[What you need to do]
Only the lines from the one containing "shape.translate(shift)" through the one containing "# slide, the" are wanted. Give them again exactly, both ends included.
-- Begin Source data --
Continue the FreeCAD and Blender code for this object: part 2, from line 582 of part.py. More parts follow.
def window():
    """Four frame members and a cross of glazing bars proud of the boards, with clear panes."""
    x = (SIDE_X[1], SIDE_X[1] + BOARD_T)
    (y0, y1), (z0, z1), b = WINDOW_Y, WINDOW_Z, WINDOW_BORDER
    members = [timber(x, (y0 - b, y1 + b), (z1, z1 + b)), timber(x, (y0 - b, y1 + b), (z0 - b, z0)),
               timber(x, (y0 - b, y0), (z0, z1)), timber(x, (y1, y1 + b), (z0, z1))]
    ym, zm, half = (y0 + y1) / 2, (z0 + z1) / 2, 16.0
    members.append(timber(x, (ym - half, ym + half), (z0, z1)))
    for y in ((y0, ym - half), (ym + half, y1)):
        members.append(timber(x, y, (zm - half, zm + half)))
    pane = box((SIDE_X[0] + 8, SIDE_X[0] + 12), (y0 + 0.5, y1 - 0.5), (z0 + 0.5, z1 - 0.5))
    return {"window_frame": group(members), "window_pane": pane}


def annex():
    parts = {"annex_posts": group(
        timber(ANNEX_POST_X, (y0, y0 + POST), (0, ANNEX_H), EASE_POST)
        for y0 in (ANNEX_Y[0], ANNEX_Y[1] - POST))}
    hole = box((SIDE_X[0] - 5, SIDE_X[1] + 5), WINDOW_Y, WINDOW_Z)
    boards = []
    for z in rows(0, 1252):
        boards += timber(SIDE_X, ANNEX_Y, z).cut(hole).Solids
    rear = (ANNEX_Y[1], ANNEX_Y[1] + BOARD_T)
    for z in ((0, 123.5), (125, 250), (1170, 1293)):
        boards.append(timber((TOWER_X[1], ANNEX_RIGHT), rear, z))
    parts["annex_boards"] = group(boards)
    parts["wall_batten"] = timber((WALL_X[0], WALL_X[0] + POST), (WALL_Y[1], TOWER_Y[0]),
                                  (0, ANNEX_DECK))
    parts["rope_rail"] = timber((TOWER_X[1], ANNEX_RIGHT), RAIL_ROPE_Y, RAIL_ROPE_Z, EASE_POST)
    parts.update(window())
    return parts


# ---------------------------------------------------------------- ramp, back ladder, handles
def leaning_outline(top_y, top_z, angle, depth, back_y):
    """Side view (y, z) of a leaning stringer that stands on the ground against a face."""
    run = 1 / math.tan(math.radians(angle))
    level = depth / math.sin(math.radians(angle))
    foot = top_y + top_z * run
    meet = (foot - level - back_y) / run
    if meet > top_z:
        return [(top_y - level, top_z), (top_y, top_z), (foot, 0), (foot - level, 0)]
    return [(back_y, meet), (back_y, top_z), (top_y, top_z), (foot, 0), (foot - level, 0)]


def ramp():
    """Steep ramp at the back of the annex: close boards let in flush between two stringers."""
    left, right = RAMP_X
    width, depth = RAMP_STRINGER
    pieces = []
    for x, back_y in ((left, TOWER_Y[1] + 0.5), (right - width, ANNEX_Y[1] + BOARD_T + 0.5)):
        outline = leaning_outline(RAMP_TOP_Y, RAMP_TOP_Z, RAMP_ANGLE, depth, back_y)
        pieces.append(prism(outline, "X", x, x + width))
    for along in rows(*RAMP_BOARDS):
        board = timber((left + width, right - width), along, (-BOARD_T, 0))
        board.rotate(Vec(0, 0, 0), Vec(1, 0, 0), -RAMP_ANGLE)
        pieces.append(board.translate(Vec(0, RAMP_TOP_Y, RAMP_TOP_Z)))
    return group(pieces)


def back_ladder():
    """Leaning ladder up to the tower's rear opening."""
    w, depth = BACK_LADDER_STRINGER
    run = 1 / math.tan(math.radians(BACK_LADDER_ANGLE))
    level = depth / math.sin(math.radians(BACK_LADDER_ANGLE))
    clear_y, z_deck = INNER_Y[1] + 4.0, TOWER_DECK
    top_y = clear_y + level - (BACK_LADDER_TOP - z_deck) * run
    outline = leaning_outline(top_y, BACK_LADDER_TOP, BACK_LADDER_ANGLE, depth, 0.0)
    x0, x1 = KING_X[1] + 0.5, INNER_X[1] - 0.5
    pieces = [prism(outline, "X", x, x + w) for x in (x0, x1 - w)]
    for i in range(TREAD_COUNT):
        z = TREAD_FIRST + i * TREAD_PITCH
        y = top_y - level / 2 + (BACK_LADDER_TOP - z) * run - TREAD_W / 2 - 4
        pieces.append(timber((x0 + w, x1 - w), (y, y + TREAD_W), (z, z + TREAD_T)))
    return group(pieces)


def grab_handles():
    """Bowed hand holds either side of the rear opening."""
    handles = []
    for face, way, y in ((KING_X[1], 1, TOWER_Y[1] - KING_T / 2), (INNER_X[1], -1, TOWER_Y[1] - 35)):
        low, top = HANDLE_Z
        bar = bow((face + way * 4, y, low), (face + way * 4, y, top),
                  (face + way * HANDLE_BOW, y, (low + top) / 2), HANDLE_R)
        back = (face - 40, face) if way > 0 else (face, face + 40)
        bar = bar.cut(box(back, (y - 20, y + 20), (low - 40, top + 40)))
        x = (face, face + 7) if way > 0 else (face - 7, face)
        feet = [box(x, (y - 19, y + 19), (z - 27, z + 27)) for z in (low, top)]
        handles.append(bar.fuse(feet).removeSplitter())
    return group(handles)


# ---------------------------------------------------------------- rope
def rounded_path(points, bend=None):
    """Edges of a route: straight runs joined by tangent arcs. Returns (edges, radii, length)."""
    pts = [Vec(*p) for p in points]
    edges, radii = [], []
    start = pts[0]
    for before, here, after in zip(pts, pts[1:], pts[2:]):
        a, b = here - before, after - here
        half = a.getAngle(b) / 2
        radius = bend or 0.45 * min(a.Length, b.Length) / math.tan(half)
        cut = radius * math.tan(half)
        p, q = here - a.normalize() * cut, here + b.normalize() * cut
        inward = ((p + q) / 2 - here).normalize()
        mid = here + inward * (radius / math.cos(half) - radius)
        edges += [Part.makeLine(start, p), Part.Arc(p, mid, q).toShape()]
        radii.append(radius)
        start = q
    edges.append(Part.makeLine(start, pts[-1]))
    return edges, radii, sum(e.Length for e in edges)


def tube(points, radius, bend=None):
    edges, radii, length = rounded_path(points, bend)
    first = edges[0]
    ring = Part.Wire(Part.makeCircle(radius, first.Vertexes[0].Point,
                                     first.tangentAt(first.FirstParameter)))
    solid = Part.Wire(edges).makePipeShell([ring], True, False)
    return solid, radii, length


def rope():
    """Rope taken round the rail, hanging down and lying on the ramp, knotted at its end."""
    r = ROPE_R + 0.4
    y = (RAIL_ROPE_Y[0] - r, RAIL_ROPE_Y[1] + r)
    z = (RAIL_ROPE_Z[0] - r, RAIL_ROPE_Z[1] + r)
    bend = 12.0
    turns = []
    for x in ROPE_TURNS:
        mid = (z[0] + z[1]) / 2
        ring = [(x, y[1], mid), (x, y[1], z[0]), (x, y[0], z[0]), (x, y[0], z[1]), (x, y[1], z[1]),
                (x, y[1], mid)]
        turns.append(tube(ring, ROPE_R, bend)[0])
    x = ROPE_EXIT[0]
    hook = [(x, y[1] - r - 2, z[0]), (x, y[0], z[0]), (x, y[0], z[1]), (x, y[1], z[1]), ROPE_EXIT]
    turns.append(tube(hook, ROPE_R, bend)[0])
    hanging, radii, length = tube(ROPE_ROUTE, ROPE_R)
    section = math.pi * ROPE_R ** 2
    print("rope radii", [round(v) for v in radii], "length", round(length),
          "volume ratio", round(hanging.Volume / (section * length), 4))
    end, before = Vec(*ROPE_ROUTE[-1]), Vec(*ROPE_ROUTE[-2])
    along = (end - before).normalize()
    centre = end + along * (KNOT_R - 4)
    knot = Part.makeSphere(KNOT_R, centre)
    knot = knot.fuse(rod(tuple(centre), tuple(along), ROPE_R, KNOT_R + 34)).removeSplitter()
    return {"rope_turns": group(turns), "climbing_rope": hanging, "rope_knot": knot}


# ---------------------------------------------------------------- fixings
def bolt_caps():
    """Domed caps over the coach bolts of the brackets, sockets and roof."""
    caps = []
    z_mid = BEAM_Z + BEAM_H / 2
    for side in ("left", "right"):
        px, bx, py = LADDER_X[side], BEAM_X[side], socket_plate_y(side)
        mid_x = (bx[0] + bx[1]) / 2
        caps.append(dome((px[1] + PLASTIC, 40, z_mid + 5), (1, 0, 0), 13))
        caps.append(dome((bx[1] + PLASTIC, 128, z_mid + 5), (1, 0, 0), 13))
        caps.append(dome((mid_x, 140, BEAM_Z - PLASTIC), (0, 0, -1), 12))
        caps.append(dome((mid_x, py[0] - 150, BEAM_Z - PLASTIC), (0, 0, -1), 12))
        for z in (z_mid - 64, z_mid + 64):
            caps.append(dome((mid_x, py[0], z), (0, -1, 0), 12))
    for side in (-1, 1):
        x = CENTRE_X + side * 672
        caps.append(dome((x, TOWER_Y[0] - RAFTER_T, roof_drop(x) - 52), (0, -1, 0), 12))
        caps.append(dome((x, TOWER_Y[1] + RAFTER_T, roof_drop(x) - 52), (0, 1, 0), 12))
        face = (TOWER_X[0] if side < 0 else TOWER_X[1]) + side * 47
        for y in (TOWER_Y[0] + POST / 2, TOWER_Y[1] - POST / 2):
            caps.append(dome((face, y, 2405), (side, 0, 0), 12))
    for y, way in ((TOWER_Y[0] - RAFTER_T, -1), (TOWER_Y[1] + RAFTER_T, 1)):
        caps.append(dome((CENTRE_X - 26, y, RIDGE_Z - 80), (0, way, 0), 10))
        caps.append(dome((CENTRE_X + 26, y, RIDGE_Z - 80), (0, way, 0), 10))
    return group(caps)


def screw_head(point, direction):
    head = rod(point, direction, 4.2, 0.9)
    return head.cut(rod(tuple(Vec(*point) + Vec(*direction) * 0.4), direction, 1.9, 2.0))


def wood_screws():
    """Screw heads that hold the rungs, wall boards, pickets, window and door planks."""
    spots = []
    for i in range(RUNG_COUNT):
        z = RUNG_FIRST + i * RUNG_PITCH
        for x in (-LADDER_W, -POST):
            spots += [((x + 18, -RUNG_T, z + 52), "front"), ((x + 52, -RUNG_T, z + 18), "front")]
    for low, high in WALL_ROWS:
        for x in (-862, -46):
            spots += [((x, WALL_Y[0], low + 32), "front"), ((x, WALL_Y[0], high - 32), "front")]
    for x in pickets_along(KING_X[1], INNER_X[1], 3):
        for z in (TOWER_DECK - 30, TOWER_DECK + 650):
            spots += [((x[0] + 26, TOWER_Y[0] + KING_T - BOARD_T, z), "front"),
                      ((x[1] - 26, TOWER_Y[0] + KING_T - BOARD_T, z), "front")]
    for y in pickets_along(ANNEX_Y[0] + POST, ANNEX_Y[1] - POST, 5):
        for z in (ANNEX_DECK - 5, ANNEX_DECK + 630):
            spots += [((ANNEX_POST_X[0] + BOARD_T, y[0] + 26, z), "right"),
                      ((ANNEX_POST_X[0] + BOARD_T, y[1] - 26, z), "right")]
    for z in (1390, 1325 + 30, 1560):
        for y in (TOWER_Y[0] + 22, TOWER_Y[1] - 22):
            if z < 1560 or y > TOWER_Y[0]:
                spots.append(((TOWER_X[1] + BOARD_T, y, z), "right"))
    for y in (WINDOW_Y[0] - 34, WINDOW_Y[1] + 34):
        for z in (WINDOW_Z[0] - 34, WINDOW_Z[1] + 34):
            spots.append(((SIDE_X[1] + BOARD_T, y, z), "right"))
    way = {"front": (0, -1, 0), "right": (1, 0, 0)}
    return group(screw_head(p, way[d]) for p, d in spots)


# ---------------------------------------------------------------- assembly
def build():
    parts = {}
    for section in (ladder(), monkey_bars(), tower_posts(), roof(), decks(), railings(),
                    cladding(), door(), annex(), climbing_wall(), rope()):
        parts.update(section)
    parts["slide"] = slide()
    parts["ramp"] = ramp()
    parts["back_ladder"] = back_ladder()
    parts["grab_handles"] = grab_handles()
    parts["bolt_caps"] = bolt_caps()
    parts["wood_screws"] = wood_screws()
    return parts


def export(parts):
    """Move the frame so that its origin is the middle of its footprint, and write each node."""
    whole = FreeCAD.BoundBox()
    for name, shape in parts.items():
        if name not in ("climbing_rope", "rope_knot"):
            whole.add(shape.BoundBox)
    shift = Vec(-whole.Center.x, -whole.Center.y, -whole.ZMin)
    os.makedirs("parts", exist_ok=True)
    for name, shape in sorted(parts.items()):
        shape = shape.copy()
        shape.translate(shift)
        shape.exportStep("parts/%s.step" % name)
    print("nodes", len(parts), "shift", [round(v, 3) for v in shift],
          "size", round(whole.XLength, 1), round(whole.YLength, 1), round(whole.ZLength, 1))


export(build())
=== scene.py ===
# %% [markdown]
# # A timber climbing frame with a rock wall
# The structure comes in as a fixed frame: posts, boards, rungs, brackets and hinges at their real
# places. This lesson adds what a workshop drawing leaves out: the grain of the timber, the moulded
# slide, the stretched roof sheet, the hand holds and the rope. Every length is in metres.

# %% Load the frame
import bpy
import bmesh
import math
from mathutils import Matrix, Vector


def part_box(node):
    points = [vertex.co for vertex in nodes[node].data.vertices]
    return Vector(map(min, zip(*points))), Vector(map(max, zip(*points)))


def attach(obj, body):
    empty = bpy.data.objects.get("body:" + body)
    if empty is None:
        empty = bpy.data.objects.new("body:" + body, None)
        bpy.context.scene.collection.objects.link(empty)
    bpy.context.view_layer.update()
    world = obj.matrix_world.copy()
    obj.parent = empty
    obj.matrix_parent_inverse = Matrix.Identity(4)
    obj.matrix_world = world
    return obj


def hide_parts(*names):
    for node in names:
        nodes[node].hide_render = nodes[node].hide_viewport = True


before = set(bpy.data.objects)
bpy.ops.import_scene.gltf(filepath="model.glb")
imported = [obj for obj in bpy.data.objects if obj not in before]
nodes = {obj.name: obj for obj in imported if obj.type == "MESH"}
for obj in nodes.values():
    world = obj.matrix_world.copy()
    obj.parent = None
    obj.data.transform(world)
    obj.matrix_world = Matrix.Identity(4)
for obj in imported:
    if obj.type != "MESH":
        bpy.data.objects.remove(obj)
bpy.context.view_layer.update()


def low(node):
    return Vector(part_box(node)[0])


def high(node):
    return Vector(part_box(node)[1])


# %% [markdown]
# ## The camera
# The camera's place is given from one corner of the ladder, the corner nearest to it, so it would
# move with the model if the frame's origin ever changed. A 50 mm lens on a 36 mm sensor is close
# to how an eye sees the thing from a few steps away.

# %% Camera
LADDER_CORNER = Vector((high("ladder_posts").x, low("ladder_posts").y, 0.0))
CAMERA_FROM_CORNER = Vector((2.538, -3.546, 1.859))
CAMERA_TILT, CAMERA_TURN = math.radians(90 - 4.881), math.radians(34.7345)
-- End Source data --
[Result]
        shape.translate(shift)
        shape.exportStep("parts/%s.step" % name)
    print("nodes", len(parts), "shift", [round(v, 3) for v in shift],
          "size", round(whole.XLength, 1), round(whole.YLength, 1), round(whole.ZLength, 1))


export(build())
=== scene.py ===
# %% [markdown]
# # A timber climbing frame with a rock wall
# The structure comes in as a fixed frame: posts, boards, rungs, brackets and hinges at their real
# places. This lesson adds what a workshop drawing leaves out: the grain of the timber, the moulded
# slide, the stretched roof sheet, the hand holds and the rope. Every length is in metres.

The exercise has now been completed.